De l’évidente préoccupation de Birtwistle à interroger le mythe, ne cherchons trace dans cette nouvelle production. En convoquant le tandem qui signait l’été dernier Die Soldaten de Zimmermann [lire notre chronique du 20 août 2012], le festival s’est certes garanti une direction musicale favorable, mais non une mise en scène pleinement cohérente. À tâtonner dans un réseau référentiel que manifestement il n’a cure de connaître plus, Alvis Hermanis change radicalement le cap, et tandis qu’une approche onirocritique eut pu avantageusement transcender ses carences, il transpose Gawain dans une société d’après une catastrophe écologique brutalement subie par le royaume arthurien, dans un désastre où la figure du plasticien allemand Joseph Beuys surgit pour sauver le monde. Non seulement l’option s’encombre immanquablement d’un pesant attirail de reconstitution des œuvres et performance de Beuys (luges, chiens, lapins mort, couvertures de feutre gris, bâton de marche, squelettes, cercueils, chaise de graisse, échelles, cordages, etc.), mais encore évoque-t-elle l’accident aérien qu’il subit dans les années quarante, sur le front de l’est, et auquel l’artiste fit continuellement référence lui-même comme à un miracle dans son approche de ce monde à sauver. Au metteur en scène d’assimiler totalement Beuys à Gauvain auquel il est en effet implicitement demandé dans l’opéra de raviver la grandeur des arthuriens (sinon de sauver leur monde). Le procédé fonctionne comme en décalcomanie simpliste qui ne fait qu’embrumer l’appréhension de l’argument sur une scène copieusement encombrée dont ne se perçoit plus aucune action principale. Faut-il alors considérer la représentation de Gawain comme le prolongement d’une performance à la manière de Fluxus ? Certes non, puisqu’elle se résume à un catalogue citationnel, par définition stérile. De quelle sorte de théâtre s’agit-il donc, alors ? De celle qui consiste à ne pas traiter le sujet tout en livrant en vrac un fatras référentiel étouffant : non contente de ne pas honorer l’œuvre de Birtwistle dont elle fait l’impasse, cette réalisation résume Beuys en une présence décorative (un comble !), le « dilapide », pourrait-on dire (oserons nous dire qu’elle le « consomme » ?...).

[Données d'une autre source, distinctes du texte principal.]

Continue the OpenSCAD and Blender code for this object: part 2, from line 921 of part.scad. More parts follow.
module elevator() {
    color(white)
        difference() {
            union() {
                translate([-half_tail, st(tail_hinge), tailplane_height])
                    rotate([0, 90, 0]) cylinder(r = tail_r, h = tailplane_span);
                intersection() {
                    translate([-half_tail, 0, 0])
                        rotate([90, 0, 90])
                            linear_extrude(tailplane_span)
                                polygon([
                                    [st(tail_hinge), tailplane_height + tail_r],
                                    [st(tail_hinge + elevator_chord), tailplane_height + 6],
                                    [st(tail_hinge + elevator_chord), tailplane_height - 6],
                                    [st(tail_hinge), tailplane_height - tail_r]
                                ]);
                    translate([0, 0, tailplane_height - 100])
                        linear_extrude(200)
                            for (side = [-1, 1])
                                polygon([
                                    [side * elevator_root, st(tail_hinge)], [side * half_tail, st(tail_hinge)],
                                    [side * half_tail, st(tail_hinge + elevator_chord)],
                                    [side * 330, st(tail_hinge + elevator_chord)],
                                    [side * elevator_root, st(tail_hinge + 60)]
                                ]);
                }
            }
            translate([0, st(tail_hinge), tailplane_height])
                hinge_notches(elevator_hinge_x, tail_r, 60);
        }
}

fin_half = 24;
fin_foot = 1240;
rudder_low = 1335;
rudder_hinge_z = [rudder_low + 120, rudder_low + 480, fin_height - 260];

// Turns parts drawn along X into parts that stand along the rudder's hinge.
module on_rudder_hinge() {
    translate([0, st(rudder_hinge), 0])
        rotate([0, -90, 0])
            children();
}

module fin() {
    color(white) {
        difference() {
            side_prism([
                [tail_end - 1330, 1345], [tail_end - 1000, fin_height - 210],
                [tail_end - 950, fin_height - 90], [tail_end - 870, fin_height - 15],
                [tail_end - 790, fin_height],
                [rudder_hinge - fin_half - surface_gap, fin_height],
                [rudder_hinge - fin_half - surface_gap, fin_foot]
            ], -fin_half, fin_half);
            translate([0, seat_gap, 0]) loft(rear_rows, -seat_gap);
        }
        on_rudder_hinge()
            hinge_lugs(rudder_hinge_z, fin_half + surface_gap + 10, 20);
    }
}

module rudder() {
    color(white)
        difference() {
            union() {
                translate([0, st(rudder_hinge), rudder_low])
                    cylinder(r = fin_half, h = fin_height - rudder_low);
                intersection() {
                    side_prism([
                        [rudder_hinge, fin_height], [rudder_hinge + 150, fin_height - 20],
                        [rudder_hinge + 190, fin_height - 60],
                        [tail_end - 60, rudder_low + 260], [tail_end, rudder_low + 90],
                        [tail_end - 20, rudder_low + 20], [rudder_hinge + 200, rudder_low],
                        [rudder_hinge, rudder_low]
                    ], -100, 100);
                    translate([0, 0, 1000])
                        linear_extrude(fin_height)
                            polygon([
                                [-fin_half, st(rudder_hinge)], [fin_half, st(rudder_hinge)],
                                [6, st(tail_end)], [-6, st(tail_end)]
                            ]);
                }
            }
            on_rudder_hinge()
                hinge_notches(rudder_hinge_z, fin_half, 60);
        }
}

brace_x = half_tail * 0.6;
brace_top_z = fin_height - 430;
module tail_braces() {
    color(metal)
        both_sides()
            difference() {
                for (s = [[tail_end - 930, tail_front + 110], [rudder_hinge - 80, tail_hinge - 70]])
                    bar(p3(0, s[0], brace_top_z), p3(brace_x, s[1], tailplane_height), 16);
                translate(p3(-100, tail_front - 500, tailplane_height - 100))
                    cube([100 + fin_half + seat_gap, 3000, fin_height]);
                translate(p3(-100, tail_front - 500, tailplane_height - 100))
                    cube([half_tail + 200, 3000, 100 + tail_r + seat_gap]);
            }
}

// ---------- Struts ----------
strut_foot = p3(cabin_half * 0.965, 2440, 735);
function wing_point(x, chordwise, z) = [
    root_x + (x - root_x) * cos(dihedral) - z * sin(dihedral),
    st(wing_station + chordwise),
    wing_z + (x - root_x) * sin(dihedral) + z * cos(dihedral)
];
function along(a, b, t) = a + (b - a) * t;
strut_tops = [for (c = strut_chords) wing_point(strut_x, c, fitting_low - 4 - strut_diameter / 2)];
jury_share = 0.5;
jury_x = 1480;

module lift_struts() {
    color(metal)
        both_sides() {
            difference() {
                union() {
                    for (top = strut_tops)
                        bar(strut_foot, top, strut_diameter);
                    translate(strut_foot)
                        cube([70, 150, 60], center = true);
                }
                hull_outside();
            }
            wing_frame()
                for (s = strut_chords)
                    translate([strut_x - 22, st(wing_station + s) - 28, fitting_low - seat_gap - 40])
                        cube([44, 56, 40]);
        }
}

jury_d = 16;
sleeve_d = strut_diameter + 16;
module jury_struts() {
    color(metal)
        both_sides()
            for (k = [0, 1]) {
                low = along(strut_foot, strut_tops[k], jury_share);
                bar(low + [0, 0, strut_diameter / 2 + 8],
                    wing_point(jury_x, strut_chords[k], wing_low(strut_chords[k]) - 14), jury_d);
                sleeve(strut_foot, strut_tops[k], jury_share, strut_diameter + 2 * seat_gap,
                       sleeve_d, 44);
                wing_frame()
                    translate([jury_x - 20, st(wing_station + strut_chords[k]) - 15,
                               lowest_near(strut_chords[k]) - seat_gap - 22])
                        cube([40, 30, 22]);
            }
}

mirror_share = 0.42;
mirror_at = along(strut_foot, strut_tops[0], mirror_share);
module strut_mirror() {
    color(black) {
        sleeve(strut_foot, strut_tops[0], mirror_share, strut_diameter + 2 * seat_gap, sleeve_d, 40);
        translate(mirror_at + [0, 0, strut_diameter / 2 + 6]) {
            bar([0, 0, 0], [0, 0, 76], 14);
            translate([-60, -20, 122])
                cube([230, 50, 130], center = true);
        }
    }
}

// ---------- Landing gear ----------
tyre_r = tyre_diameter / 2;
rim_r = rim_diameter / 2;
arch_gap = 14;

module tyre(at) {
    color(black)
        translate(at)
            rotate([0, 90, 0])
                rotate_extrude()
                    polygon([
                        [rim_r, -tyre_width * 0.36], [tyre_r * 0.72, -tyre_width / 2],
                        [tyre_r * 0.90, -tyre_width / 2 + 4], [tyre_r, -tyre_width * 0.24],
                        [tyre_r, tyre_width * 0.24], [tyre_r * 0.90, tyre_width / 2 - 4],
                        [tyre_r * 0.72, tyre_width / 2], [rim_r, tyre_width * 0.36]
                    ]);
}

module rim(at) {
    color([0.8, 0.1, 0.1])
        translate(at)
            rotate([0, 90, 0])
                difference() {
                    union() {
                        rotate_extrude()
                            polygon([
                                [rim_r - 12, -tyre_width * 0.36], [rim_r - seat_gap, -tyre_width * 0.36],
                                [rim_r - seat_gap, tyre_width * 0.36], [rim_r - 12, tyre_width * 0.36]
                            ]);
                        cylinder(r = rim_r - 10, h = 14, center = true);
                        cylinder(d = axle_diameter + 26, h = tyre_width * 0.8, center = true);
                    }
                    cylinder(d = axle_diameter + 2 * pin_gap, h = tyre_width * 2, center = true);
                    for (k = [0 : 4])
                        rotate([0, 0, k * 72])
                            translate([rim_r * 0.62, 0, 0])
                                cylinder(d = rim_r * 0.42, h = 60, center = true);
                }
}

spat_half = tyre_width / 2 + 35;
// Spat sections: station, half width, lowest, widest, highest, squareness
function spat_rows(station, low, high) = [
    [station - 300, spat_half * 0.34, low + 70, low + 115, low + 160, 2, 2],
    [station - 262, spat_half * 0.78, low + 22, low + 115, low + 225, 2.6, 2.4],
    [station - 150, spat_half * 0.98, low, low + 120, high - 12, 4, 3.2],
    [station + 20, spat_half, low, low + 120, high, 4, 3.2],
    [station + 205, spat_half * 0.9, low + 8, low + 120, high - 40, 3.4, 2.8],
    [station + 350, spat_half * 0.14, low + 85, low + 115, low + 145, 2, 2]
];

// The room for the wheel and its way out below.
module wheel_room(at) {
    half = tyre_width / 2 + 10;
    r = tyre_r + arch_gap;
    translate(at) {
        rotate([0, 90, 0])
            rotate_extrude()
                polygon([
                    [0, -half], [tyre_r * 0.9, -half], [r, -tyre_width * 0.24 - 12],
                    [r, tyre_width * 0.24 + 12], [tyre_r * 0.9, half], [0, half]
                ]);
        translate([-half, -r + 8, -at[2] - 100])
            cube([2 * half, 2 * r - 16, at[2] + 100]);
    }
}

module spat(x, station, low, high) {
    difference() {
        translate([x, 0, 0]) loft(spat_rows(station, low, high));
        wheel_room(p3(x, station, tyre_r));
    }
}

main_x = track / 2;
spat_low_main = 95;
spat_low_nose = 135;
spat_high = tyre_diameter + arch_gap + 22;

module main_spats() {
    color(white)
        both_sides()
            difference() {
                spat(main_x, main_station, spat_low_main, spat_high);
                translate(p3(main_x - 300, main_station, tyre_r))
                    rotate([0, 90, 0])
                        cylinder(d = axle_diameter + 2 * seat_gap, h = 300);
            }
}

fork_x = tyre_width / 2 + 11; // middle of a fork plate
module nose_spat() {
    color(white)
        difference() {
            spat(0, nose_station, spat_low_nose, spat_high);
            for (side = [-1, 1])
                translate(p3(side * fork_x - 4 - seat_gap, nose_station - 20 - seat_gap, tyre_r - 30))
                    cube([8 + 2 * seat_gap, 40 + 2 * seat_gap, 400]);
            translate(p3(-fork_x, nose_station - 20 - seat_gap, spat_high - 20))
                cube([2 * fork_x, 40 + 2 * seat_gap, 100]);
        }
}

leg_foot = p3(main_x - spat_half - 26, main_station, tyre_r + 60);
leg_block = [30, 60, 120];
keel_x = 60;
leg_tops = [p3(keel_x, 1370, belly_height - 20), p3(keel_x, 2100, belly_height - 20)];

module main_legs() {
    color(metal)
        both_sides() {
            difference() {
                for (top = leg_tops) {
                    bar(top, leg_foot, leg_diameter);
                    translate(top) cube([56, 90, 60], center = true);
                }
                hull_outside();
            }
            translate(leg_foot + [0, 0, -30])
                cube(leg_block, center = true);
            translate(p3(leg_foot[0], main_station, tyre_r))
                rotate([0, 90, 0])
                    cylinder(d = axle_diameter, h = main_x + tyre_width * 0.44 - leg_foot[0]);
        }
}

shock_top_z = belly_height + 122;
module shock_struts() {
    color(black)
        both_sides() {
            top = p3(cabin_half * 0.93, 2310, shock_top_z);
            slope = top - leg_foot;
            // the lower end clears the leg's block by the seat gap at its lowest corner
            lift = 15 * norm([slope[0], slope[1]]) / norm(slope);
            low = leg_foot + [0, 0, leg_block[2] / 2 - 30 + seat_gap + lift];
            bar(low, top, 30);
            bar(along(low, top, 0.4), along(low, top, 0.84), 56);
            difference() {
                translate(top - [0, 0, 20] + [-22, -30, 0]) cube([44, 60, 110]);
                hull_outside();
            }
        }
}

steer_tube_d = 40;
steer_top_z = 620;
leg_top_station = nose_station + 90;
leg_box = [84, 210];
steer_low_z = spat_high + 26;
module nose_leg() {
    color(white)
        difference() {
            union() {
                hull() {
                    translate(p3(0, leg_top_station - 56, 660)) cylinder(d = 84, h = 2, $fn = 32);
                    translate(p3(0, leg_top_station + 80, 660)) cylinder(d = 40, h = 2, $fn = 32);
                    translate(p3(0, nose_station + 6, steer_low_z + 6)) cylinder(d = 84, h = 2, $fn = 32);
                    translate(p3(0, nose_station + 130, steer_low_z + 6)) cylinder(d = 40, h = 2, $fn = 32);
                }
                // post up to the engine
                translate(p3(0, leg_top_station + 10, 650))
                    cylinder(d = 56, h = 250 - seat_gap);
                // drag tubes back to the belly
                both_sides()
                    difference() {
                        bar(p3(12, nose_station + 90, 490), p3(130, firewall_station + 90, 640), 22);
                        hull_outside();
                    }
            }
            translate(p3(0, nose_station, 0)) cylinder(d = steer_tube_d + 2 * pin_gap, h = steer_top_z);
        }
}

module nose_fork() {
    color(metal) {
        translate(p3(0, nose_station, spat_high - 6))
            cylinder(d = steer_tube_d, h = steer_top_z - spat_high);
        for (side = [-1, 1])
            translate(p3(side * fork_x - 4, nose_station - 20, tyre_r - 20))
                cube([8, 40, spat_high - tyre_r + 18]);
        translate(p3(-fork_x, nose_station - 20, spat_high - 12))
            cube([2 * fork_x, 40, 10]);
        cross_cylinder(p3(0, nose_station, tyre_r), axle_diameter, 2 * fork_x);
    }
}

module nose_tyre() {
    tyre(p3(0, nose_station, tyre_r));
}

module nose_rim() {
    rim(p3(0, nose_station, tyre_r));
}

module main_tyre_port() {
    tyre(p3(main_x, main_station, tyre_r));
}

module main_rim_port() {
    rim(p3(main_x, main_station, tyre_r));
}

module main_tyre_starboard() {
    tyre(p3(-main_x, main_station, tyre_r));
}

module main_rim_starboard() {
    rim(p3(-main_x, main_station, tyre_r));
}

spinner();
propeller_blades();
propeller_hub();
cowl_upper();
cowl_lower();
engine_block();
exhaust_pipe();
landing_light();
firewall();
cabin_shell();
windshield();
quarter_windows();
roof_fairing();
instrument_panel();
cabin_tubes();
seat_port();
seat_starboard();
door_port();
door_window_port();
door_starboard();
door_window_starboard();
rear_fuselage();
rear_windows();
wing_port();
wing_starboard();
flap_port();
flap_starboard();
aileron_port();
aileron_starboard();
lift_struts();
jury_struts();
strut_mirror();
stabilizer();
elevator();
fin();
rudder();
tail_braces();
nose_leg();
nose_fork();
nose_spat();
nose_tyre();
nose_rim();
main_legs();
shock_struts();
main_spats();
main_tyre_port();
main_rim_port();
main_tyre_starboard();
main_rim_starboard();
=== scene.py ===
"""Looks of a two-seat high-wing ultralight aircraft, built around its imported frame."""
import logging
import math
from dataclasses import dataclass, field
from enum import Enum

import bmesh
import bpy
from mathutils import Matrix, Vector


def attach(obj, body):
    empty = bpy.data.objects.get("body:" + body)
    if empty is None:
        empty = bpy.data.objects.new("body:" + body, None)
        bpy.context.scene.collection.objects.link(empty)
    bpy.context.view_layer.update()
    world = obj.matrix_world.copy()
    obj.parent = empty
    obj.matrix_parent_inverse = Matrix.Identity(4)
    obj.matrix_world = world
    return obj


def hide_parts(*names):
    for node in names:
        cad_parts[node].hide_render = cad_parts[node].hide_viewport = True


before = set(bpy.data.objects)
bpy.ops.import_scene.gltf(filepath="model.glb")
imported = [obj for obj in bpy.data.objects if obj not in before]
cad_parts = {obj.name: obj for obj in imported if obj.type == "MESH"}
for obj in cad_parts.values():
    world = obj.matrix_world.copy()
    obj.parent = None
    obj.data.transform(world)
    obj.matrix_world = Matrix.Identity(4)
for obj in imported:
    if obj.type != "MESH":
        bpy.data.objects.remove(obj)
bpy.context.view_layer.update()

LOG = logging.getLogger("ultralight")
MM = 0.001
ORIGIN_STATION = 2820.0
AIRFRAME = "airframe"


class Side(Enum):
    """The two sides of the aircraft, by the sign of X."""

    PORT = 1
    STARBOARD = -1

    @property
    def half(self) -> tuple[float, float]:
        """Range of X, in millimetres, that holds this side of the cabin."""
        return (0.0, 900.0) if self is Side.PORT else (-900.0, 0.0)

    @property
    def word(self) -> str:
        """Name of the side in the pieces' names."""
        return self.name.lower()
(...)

C’est à la baguette d’Ingo Metzmacher qu’il revient de rectifier le tir, ce qu’elle fait admirablement. Dense, composée dans son mouvement (à la manière wagnérienne, au fond), la musique de Birtwistle déploie des complexités fascinantes mais également une hargne percussive qui tend toujours plus l’énigme de Gawain. Volontiers rugueuse, elle revêt, dans la lecture du chef allemand, un caractère presque édénique en son inflexion rituelle. Les pupitres de l’ORF Radio Sinfonieorchester Wien, déjà entendus hier [lire notre chronique de la veille], affirment un sain équilibre, avec en particulier une section de cuivres de belle autorité, somptueusement nuancée.

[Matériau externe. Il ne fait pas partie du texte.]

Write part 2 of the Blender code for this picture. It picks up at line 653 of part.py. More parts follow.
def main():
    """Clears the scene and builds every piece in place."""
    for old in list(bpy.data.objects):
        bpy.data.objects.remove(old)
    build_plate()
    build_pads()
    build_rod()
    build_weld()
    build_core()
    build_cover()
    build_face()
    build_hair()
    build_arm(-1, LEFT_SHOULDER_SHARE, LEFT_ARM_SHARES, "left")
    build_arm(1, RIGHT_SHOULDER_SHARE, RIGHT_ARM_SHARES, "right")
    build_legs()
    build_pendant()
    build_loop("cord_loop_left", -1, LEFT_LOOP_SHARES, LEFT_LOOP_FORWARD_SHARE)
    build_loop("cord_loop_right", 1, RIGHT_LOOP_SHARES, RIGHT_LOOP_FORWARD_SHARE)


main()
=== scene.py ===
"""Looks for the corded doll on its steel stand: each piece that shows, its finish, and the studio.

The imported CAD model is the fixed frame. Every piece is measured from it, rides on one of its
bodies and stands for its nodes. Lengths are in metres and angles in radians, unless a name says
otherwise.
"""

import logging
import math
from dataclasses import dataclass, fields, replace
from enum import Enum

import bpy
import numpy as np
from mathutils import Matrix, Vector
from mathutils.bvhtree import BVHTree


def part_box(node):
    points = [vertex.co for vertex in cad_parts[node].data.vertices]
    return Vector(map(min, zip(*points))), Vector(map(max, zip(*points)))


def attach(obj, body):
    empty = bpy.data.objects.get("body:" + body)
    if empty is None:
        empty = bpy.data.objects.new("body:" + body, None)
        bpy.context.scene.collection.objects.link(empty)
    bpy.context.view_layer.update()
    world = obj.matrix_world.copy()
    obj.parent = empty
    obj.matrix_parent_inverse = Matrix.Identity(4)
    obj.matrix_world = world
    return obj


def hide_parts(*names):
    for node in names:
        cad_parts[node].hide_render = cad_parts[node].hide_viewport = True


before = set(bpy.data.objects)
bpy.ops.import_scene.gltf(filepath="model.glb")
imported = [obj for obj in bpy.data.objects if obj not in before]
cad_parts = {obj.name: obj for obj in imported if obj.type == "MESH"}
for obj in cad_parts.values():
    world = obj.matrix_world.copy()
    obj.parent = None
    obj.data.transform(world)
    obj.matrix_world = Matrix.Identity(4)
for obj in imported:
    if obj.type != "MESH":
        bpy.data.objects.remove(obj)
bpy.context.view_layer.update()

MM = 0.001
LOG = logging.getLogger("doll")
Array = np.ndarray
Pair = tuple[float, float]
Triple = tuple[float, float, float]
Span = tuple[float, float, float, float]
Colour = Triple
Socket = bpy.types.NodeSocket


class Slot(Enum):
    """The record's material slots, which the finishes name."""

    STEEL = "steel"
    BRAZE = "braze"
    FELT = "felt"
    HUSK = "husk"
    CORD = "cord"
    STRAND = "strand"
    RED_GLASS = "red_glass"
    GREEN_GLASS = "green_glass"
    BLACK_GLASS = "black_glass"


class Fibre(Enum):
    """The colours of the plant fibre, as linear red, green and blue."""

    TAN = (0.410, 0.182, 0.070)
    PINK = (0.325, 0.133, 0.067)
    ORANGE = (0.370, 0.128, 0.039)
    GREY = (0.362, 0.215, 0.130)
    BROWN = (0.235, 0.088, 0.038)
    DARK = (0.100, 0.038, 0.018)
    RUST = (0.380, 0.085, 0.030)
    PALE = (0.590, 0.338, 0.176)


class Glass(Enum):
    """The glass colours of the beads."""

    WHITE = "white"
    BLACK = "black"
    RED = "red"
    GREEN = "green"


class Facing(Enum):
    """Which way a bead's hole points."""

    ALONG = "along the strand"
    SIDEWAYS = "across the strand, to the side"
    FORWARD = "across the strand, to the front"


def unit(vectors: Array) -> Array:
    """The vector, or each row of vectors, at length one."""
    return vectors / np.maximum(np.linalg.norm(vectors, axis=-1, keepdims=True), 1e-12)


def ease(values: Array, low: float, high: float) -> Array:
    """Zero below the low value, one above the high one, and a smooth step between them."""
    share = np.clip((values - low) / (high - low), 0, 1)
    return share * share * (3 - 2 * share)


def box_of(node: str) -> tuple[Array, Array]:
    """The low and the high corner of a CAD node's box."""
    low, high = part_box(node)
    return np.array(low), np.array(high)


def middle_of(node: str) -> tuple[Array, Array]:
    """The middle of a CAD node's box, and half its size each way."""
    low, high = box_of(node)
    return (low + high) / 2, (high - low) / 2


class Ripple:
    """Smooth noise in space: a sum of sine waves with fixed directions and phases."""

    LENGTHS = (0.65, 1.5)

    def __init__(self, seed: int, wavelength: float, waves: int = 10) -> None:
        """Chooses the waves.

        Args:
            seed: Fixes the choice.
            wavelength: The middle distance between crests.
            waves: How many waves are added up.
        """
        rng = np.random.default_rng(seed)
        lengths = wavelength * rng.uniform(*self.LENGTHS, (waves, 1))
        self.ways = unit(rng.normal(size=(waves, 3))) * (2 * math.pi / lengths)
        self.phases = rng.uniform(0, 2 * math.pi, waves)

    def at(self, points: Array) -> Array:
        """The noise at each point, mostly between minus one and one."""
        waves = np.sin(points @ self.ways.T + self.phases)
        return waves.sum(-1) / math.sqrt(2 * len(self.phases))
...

De même faut-il saluer un plateau vocal exceptionnel qui, en bonne intelligence avec une fosse minutieusement dosée, campe idéalement les principaux personnages. On se souviendra longtemps de l’onctueux Agravain d’Ivan Ludlow comme de la Guinevere « bien accrochée » de Gun-Brit Barkmin [lire notre chronique du 13 avril 2013], mais encore de l’impact chaleureux du mezzo Jennifer Johnston en Lady de Hautdesert et l’extrême stabilité du contreténor Andrew Watts en Bishop Baldwin. Trois incarnations brûlent les planches. À quelques semaines de son soixante-septième anniversaire, la basse John Tomlinson livre sans difficulté un Green Knight de grande tenue – il créa lui-même ce double-rôle qu’il a ensuite enregistré. Se jouant comme par magie de l’écriture acrobatique de la partie chantée par Morgan le Fay, Laura Aikin – que l’on retrouve avec grand plaisir [lire notre entretien] – affirme un colorature inépuisable simplement fascinant (parfait, pour une fée !). Enfin le baryton britannique Christopher Maltman prête une forme éblouissante au rôle-titre ; plus coloré que jamais mais encore fermement infléchi par une dynamique infiniment sensible, son Gawain est touché par la grâce.